Researchers at the UC Berkeley School of Optometry have discovered that protein molecules in the human cornea contain pathogen-killing properties that may help explain why the human body is relatively immune to infections.
Headed by Suzanne Fleiszig, a professor of vision science and optometry in the school, and funded in part by a grant from the Bill and Melinda Gates Foundation, researchers at Fleiszig’s lab found that small fragments of the protein keratin contains antimicrobial properties capable of killing off a number of different infections.
Originally thought to be purely a structural protein, researchers found that the keratin fragment derived from cytokeratin 6A helped protect the cornea of the eye from getting bacterial infections.
Researchers took cells from the cornea and exposed them to the bacterium Pseudomonas aeruginosa, which is found in infections like pneumonia and those resulting from cystic fibrosis. They discovered that the cells were able to kill the infection.
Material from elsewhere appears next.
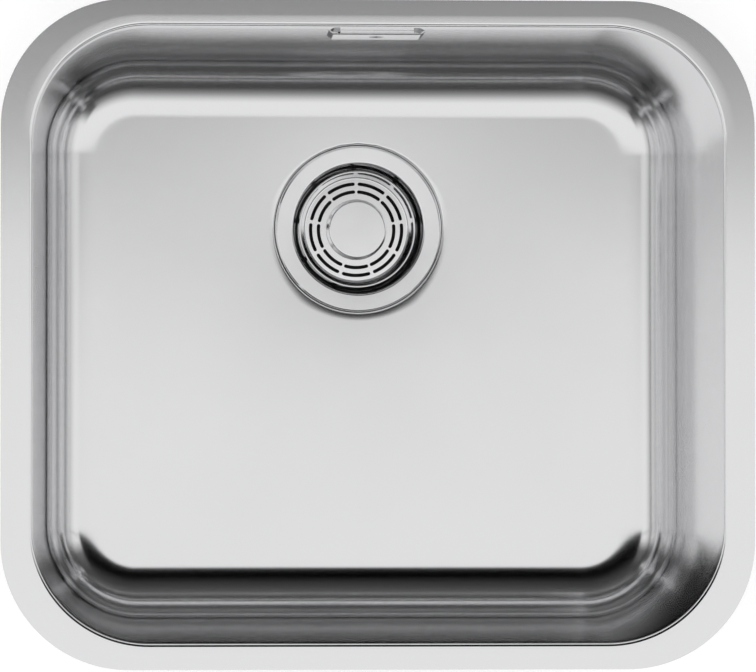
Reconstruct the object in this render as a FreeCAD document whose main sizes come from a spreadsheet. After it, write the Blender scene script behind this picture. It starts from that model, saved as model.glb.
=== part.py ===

“What happened is that we divided all the molecules in the cell by size and tested them for antimicrobial activity,” Fleiszig said. “It turned out that most of the antimicrobial activity was among the smallest sized molecules.”
While the fragments might have the potential to be used in pharmaceuticals, said David Evans, an associate research scientist in Fleiszig’s lab, the full effects of the results are mostly conceptual at this point.
“We don’t really fully understand it yet,” he said. “All we know is that it does kill the bacteria quickly, and it makes them die within 15 minutes of exposure.”
A paper detailing the full results of the discovery will be published in the October issue of the Journal of Clinical Investigation.
Michael Zasloff, a professor of surgery at Georgetown University’s Transplant Institute, said the discovery enriches scientists’ understanding of how the eye fights off infections and that it will shake up the medical and scientific communities.
“It adds to our understanding of the diversity of the defenses that we have available to us,” he said. “It teaches us that something that we might have thought to have one function can be used in a completely different and unanticipated way.”
According to Fleiszig, there might be other types of keratin in addition to cytokeratin 6A that contain antimicrobial properties, and further research might unlock the possibilities of other molecules.
“Keratins are abundant in nature in all species and in different forms,” she said. “It could also answer the question why we won’t get infections elsewhere on our bodies.”
Contact Andy Nguyen at [email protected].
A previous version of this article incorrectly stated that researchers found that there was antimicrobial activity “in the smallest size molecules.” In fact, “most of the antimicrobial activity was among the smallest sized molecules,” according to Fleiszig. It also incorrectly stated that Fleiszig said keratin “is abundant in nature in all spaces and in different forms.” In face, she said keratins are abundant in nature in all “species.”